Predictably, Hillcoat’s magnificent, tactile screen adaptation of The Road, for which Mr. Cave (working with Warren Ellis) provided the music, does not shy away from the gloomier aspects of McCarthy’s source novel. What is it about these gentlemen and gloom, I wonder?
“Nick had an interesting take on the book,” says Hillcoat. “For him The Road describes just how fragile and delicate everything is. So it’s all about loss. You’re right. There is a pattern there. Nick’s entire career is about loss. His whole life has been greatly impacted by the loss of his father as a teenager.”
The Road follows an unnamed father (Viggo Mortensen) and son journeying together toward the sea across a post-apocalyptic landscape, some years after a great, unexplained cataclysm has killed most life on earth. The pair hope to encounter other ‘good people’ but most of the human survivors they encounter have been reduced to cannibalism and senseless violence.
“I read it before it was published,” recalls Hillcoat. “I was totally floored by it. There was an initial emotional kick but then afterwards I just couldn’t stop thinking about it. Even now it’s hard to shake. There are whole passages of Cormac’s book that remind me of the Black Death. Everything is stripped away; how people respond to those external circumstances is extreme. The internal voice of the man affected me. It pulls you into that world completely.”
Set in a world now choked by ash and darkness, the film was never going to be an easy proposition.
“I’m not a big fan of sci-fi,” admits the director. “I would never normally go there. But I love the way genre creates a world for us to travel into. It’s a free passport that allows us to live vicariously. The difficulty is finding a new take on it that’s fresh. When I heard it was apocalyptic my first thought was ‘Oh shit. What can I do with this that hasn’t been done before?’”
He responded to the material with a brave and fiercely honest adaptation that seldom strays from McCarthy’s bleak vision.
“You have to be brave with this kind of material,” says Hillcoat. “You can’t couch things in a nice cosy way. I just stuck to Cormac’s vision. For me it’s not about fantasy or projecting into the future. It’s about the here and now. There’s something very familiar in the details. Cormac is passionate about science so there’s a meticulousness in the writing.”
Though well receieved by fans of the book, the film, as some critics have noted, is unlikely to be confused with Mary Poppins.
“Even now I have Roger Ebert saying you cannot translate this book,” says the director. “I was surprised because I really rate Ebert. He has good reasoning and he’s very passionate. Todd McCarthy at Variety responded really badly. He thought nothing worked on any level. Bad cinematography, bad performances. It was very negative. I’m a director. I’m the one who is supposed to focus on the negative. It was more important to me that Cormac loved the film and he did. And audiences seem to get it and respond to it.”

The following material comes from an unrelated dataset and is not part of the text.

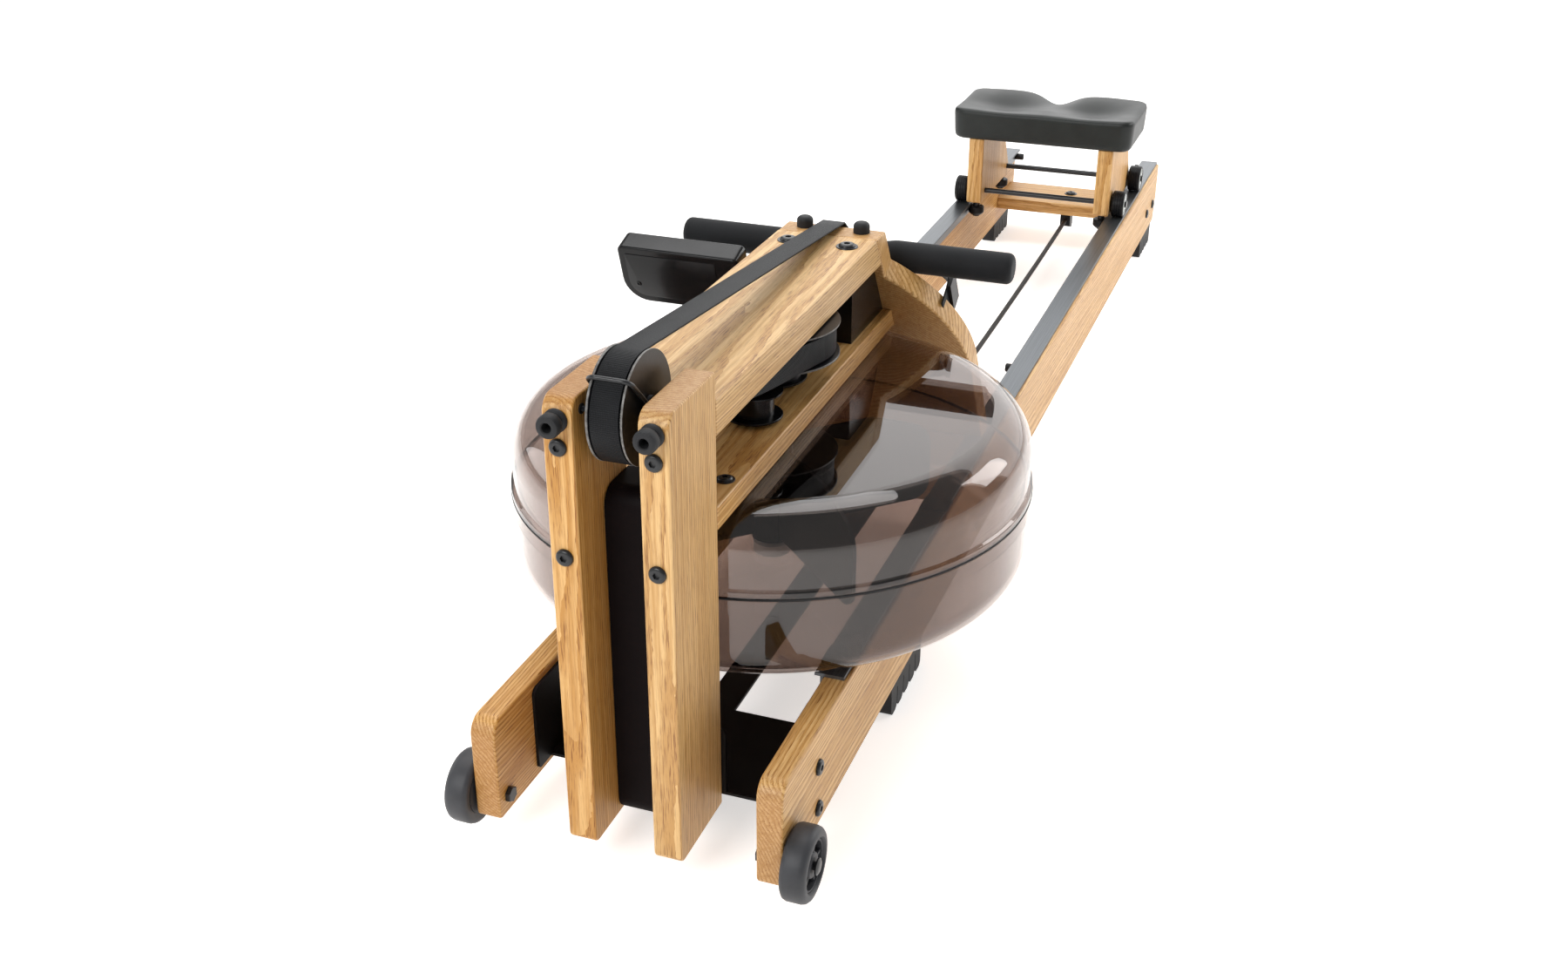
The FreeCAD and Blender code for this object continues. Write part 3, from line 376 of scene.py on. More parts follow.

It has not helped that the film’s US distributors released a wildly misleading trailer that edited stock footage of disasters into Hillcoat’s finished film.
“That was unfortunate and I had nothing to do with that,” he says. “I understand what they were trying to do. They were hoping that book fans would come to the film anyway. They were trying to contextualise the film and broaden its reach. So I get it. But they’ve since realised the trailer went a bit too far. It is difficult when somebody intercuts stock footage to tell a story that’s radically different from the film you’ve shot. It was a mistake and it backfired because fans of the book saw it and decided oh o, they’ve butchered the whole thing. Others – I hope – could see through the lie of it.”
He shrugs it off. He’s used to making films in an uncompromising way and problems that brings. His attempts to film Nick Cave’s screenplay ‘Death of a Ladies’ Man’ failed to come to fruition and the singer was forced to rewrite the script as the novel, The Death of Bunny Monroe. The duo are currently struggling with an American gangster film; “It’s a beautiful script,” says Hillcoat, “with a phenomenal cast – Michael Shannon, Shia le Beouf, Amy Adams, Michael Fassbender, Jeremy Renner, Paul Dano – and there’s no interest. There have been major changes in the industry. In the seventies, the studios lost control and let filmmakers run around. As a result, films like Nashville were making the cover of Newsweek. Nowadays it would be lucky to get a capsule review. Foreign language film is a dirty hyphenate. That does worry me. There are extraordinary films being marginalised in a broader dumbing down. That brings us back to the importance of Irish literature.”
He laughs.
“Because there are times when I envy that Irish black humour.”